His eyes are looking bigger too - the prettiest shade of blue.
We're completely in love.
At our little prince, we stare in wonder.

How we were chosen to get this gift we wonder!
This little baby came in and made our hearts grow.
He looks at us and smiles warmly.
He presses his face to the window, making it look squished.
We are filled with love.
For this little gift that came wrapped in blue.

We hug and squeeze you warmly until you are squished!
The more you grow, the deeper we're in love!
We wonder how are your eyes so blue?

Minerva said...

Cairo--first of all, welcome to our little writing group! I'm so glad you wanted to join us.
What a wonderful tribute to your baby brother. 1,000 points for a sweet expression of sisterly love.

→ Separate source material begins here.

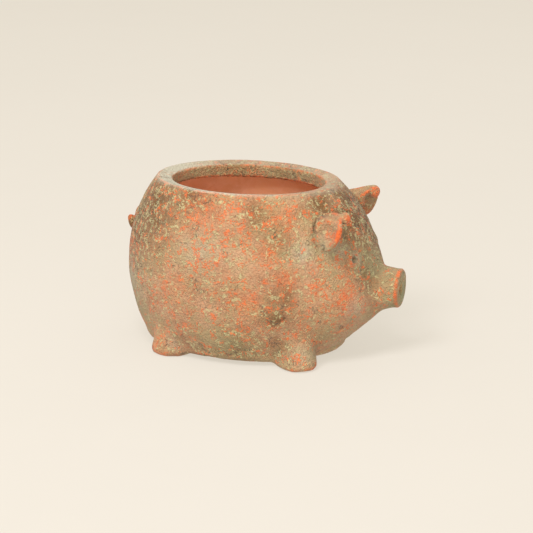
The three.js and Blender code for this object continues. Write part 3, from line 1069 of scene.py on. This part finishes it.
def weatheredClay():
    look = weathered
    material, tree, shader = newMaterial("weatheredClay", look["roughness"])
    where = lay(tree, "TexCoord").outputs["Object"]
    grain = place(tree, clayGrain, {"Position": where, "Per metre": look["grainPerMetre"]})
    pale, bright, scrapes = (strokesOf(tree, where, look[kind]) for kind in ("pale", "bright", "scrapes"))

    skin = over(tree, coverOf(tree, where, look["pink"]), tones["clay"], tones["clayPink"])
    for layer in look["blotches"]:
        skin = coat(tree, skin, coverOf(tree, where, layer), layer["strength"], layer["tone"])
    for name, tone, strength in look["washes"]:
        wash = dict(look["wash"], shift=look["wash"]["shift"] + strength)
        feeds = {"Value": coverOf(tree, where, wash), "To Min": look["washLeast"]}
        worn = lay(tree, "MapRange", feeds).outputs[0]
        skin = coat(tree, skin, sums(tree, "MULTIPLY", mark(tree, name), worn), strength, tone)
    layer = look["rubbed"]
    skin = coat(tree, skin, coverOf(tree, where, layer), layer["strength"], layer["tone"])

    skin = coat(tree, skin, pale["Outline"], look["pale"]["outline"], "smudge")
    for layer, laid in ((look["pale"], pale), (look["bright"], bright), (look["scrapes"], scrapes)):
        skin = coat(tree, skin, laid["Strokes"], layer["strength"], layer["tone"])

    skin = coat(tree, skin, mark(tree, "band"), look["band"], "sage")
    for layer in look["lastCoats"]:
        cover = sums(tree, "MULTIPLY", mark(tree, layer["mark"]), coverOf(tree, where, layer))
        skin = coat(tree, skin, cover, layer["strength"], layer["tone"])
    tree.links.new(skin, shader.inputs["Base Color"])

    feeds = {"Value": grain["Grain"], "To Min": look["roughFrom"], "To Max": look["roughTo"]}
    tree.links.new(lay(tree, "MapRange", feeds).outputs[0], shader.inputs["Roughness"])
    height = sums(tree, "MULTIPLY", grain["Grain"], look["grainHeight"])
    for part, gain in (
        (pale["Ridge"], look["pale"]["height"]),
        (bright["Ridge"], look["bright"]["height"]),
        (scrapes["Strokes"], look["scrapes"]["height"]),
        (grain["Pits"], look["pitHeight"]),
    ):
        height = lay(tree, "Math", {0: part, 1: gain, 2: height}, operation="MULTIPLY_ADD").outputs[0]
    bump = lay(tree, "Bump", {"Strength": 1.0, "Distance": look["bumpDistance"], "Height": height})
    tree.links.new(bump.outputs[0], shader.inputs["Normal"])
    shader.inputs["Specular IOR Level"].default_value = look["specular"]
    shader.inputs["Sheen Weight"].default_value = look["sheen"]
    shader.inputs["Sheen Roughness"].default_value = look["sheenRoughness"]
    return material


indoorLook = dict(
    roughness=0.88, specular=0.25, grainPerMetre=700.0, grainHeight=0.3, pitHeight=0.4,
    bumpStrength=0.4, bumpDistance=0.0005, deep=0.5, hollow=0.5,
    pale=dict(perMetre=22.0, shift=11.0, amount=0.5, edge=0.35, fine=0.3),
    stains=dict(perMetre=60.0, shift=12.0, amount=0.4, edge=0.3, fine=0.3),
)


def insideClay():
    look = indoorLook
    material, tree, shader = newMaterial("insideClay", look["roughness"])
    where = lay(tree, "TexCoord").outputs["Object"]
    grain = place(tree, clayGrain, {"Position": where, "Per metre": look["grainPerMetre"]})
    skin = over(tree, coverOf(tree, where, look["pale"]), tones["inside"], tones["insidePale"])
    stains = sums(tree, "MULTIPLY", coverOf(tree, where, look["stains"]), look["deep"])
    skin = over(tree, stains, skin, tones["insideDeep"])
    # painted shade: the inner wall is darker in its creases and hollows
    hollowShade = sums(tree, "MULTIPLY", mark(tree, "hollow"), look["hollow"])
    skin = over(tree, hollowShade, skin, tones["insideDeep"])
    tree.links.new(skin, shader.inputs["Base Color"])
    raised = sums(tree, "MULTIPLY", grain["Grain"], look["grainHeight"])
    height = sums(tree, "SUBTRACT", raised, sums(tree, "MULTIPLY", grain["Pits"], look["pitHeight"]))
    feeds = {"Strength": look["bumpStrength"], "Distance": look["bumpDistance"], "Height": height}
    tree.links.new(lay(tree, "Bump", feeds).outputs[0], shader.inputs["Normal"])
    shader.inputs["Specular IOR Level"].default_value = look["specular"]
    return material


outside, inside = weatheredClay(), insideClay()
for node, piece in pieces.items():
    piece.data.materials.append(outside)
    if node == "pot_body":
        piece.data.materials.append(inside)
        indoors = np.zeros(len(piece.data.vertices), np.float32)
        piece.data.attributes["indoors"].data.foreach_get("value", indoors)
        for face in piece.data.polygons:
            face.material_index = int(all(indoors[v] > 0.5 for v in face.vertices))
    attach(piece, "root")
    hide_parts(node)
print("clay aged and placed")


# The studio: a pale floor, pale air, soft lamps, and the camera.

studio = dict(
    floor=colour(242, 234, 218), radius=7.0, segments=96, roughness=0.95, paper=0.7, air=1.0,
    tone=colour(112, 109, 108), mottleTone=colour(108, 105, 104), mottleShare=0.3,
    mottle={"Per metre": 3.0, "Amount": 0.5, "Edge": 0.4},
    lampTint=(1, 0.99, 0.97),
    lamps=dict(
        key=dict(spot=(-0.6, -1.7, 2.0), aim=(0, 0, 0.07), size=0.9, power=50.0),
        fill=dict(spot=(1.2, -1.9, 0.3), aim=(0, 0, 0.07), size=1.0, power=20.0),
        back=dict(spot=(0.2, 1.6, 1.5), aim=(0, 0, 0.1), size=1.2, power=3.0),
        top=dict(spot=(0.0, -0.7, 1.6), aim=(0, 0.03, 0.12), size=0.5, power=9.0),
    ),
)


def studioFloor():
    shape = bmesh.new()
    bmesh.ops.create_circle(shape, cap_ends=True, segments=studio["segments"], radius=studio["radius"])
    mesh = bpy.data.meshes.new("studioFloor")
    shape.to_mesh(mesh)
    shape.free()
    material, tree, shader = newMaterial("paperFloor", studio["roughness"])
    where = lay(tree, "TexCoord").outputs["Object"]
    mottle = place(tree, patchyCover, dict(studio["mottle"], Position=where))[0]
    share = sums(tree, "MULTIPLY", mottle, studio["mottleShare"])
    tint = over(tree, share, studio["tone"], studio["mottleTone"])
    tree.links.new(tint, shader.inputs["Base Color"])
    shader.inputs["Emission Color"].default_value = studio["floor"]
    shader.inputs["Emission Strength"].default_value = studio["paper"]
    shader.inputs["Specular IOR Level"].default_value = 0.0
    mesh.materials.append(material)
    stand("studioFloor", mesh)


def lamp(name, spot, aim, size, power):
    light = bpy.data.lights.new(name, "AREA")
    light.shape, light.size, light.energy, light.color = "DISK", size, power, studio["lampTint"]
    holder = stand(name, light)
    holder.location = spot
    holder.rotation_euler = (Vector(aim) - Vector(spot)).to_track_quat("-Z", "Y").to_euler()


def air():
    world = bpy.data.worlds.new("air")
    bpy.context.scene.world = world
    world.use_nodes = True
    backdrop = world.node_tree.nodes["Background"]
    backdrop.inputs["Color"].default_value = studio["floor"]
    backdrop.inputs["Strength"].default_value = studio["air"]


view = dict(turn=19.04, rise=17.41, away=1.3, lens=103.3, sensor=36, aimZ=0.072,
            shiftX=0.0356, shiftY=-0.0156)


def setCamera():
    target = Vector((mouthX * mm, 0, view["aimZ"]))
    a, e = math.radians(view["turn"]), math.radians(view["rise"])
    back = Vector((math.sin(a) * math.cos(e), -math.cos(a) * math.cos(e), math.sin(e)))
    lens = bpy.data.cameras.new("camera")
    lens.lens, lens.sensor_width = view["lens"], view["sensor"]
    lens.shift_x, lens.shift_y = view["shiftX"], view["shiftY"]
    camera = stand("camera", lens)
    camera.location = target + back * view["away"]
    camera.rotation_euler = (-back).to_track_quat("-Z", "Y").to_euler()
    bpy.context.scene.camera = camera


studioFloor()
air()
for name, settings in studio["lamps"].items():
    lamp(name, **settings)
setCamera()
bpy.context.scene.view_settings.view_transform = "Standard"

print("studio ready")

Let this be motivation for lurkers out there, this great poet is still very young, and she pulled off a terrific sestina!

Alicia said...

Boy, you really gave me a challenge this week! I finally finished one, here it is...

How could you know
from that very first moment
where we would be now?
There was never a doubt
in your mind
that we would fall in love.

And it was love
that helped us through 'I don't know'
into 'I don't mind'.
Still I paused for a moment,
heavy with doubt.
Is this real now?

But now,
my love,
there's no more doubt.
Please know,
from this moment,
you are the only one on my mind.

Pay no mind
to the past. We're here now.
Move forward from this moment.
Feed our love
with what we know
and forsake doubt.

We laugh at those who doubt,
but really I don't mind.
They don't know
or understand how strong we are now.
It's true love,
so lets not spare another moment.

'I do' from this moment,
beyond a shadow of a doubt,
take you as my husband, love.
It's finally as official as it was in my mind...
I hope you know
you're stuck with me now.

I doubt you really know
what that moment would bring now.
Love, did a baby ever come to mind?

Minerva said...

Alicia--well done! I know how much you have been working on this. I love the economy of language on this, and how conversational it sounds. You should let Adam read this one :)
1,000 points for your tenacity paying off!

Alicia said...

I haven't let him read any so far! LOL! He's been asking, but I'm a little embarassed about it, I guess. I suppose you're right, though...he should read this one.

Mimi said...

Wonderful poem, Cairo! It's fun to see someone young who reminds me a lot of the way 'Minerva' used to be!

I am so happy to be in the company of women unafraid (well, maybe a little afraid) or at least brave enough to try new things. We're all growing!